What particularly brought this home was watching the final episode of Grand Tour season three, as poetic and moving a tribute to the joy of motoring as I have ever seen. For all their frivolity, flippancy and silliness, Clarkson, James May and Richard Hammond are high octane ‘petrolheads,’ more capable than perhaps any trio on earth of explaining – and showing – why cars matter. This is why Top Gear ceased to be worth watching once they'd gone.
It was one of the documentary specials that Clarkson does so well. Dedicated to the history of Ford motor cars, it detailed the rise of the Cortina in the sixties to the demise of the once hugely popular Mondeo in 2019. I hadn't appreciated just how iconic the Cortina was: almost everyone in the studio audience had a Dad who'd owned one, as did most of the film crew, as did Clarkson and May.
They described – neck-hairs pricking at the pungency of the memory – just how thrilling it had been, the day when they first glimpsed Dad's new motor. Clarkson was especially pleased because his father had ordered the top-of-the-range model, the one with the E badge – signifying Executive. Ford Cortinas were shamelessly stratified, so it was instantly clear at a glance just how successful a person you were, based on the model you could afford.
Another of Ford's strategies, starting with the Cortina (but done even more successfully with their initially uninspiring Sierra) was to make their cars sexy, by producing sporty models which won lots of motor races. This was how the Sierra RS500 Cosworth came to be, with its distinctive rear spoiler and its 150mph top speed, making it hugely popular with spivs who couldn't quite run to a Ferrari. But its performance was ultimately its undoing: so often was the (unfortunately easy-to-break-into) car stolen by joy-riders that it effectively become impossible to insure.
Then, about 15 years ago, things started to go horribly wrong. Instead of wanting cars that were fun to drive, with a bit of poke under the bonnet, the new generation of millennial fuddy-duddies decided they needed space, safety and fuel efficiency. Blobby people carriers replaced saloons and the romance of motoring never really recovered. Gone too – you got the slight impression – was the trio's raison d'etre, which is why they've ended the Grand Tour's Top Gear-ish format and now make adventure specials instead.

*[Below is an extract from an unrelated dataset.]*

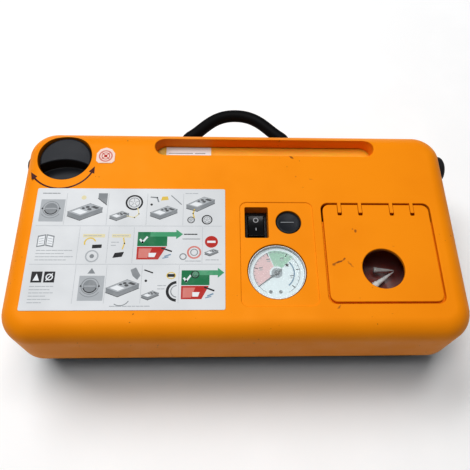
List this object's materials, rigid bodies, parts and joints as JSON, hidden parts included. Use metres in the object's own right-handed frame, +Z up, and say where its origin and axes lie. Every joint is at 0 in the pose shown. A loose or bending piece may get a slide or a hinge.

I like the adventure specials very much. Even though they're probably a lot more scripted and contrived than they look, the boys have become very good over the years at delivering politically incorrect banter – their puerile jokes and the art of getting themselves up shit creek without a paddle are particularly impressive, given the exotic locations.
The one where they travel from Cambodia to the Mekong Delta in their preferred variety of boat doesn't disappoint. May chooses a slow, elegant, polished wood Thirties river cruiser; Hammond, a Miami speedboat straight out of a porn movie; Clarkson, a PBR (Patrol Boat, Riverine) which they used in the Vietnam War (and which the Martin Sheen character heads to meet Colonel Kurtz on in Apocalypse Now). This last boat was a replica – there are no originals in existence, so Clarkson had to spend £100,000 commissioning one, which I suppose you can do when you've got Amazon Prime chucking money your way.
Clarkson's choice of transport enables him to indulge his military history buffery. (Remember that brilliant documentary he once did about his ex-wife's father, who won a particularly spectacular VC at Arnhem?) He shows off what those PBRs could do: stopping abruptly in no more than their own length, powering down the Mekong, close to the riverbank to frustrate snipers. He recounts an incident from the 1968 Tet Offensive, when a number of PBRs came to the rescue of trapped GIs and a stranded nurse.
But the appeal of these shows is transgressive: blokes behaving like arses, saying the things you're not allowed to say anymore, doing the outrageously stupid stuff we'd all like to be doing if only we didn't have proper jobs. Jeremy Clarkson whining on about climate change though, is not transgressive and it's not on brand.
I still think he's one of the most entertaining acts anywhere on television. But I've lost my respect for him because real blokes don't desert their mates’ causes when it becomes uncomfortable or unfashionable. They stick with it to the bitter end, even if it means going down with the ship – especially when it’s ‘the cause’ that paid for that bloody great ship (and car collection, and Cotswold farm) in the first place.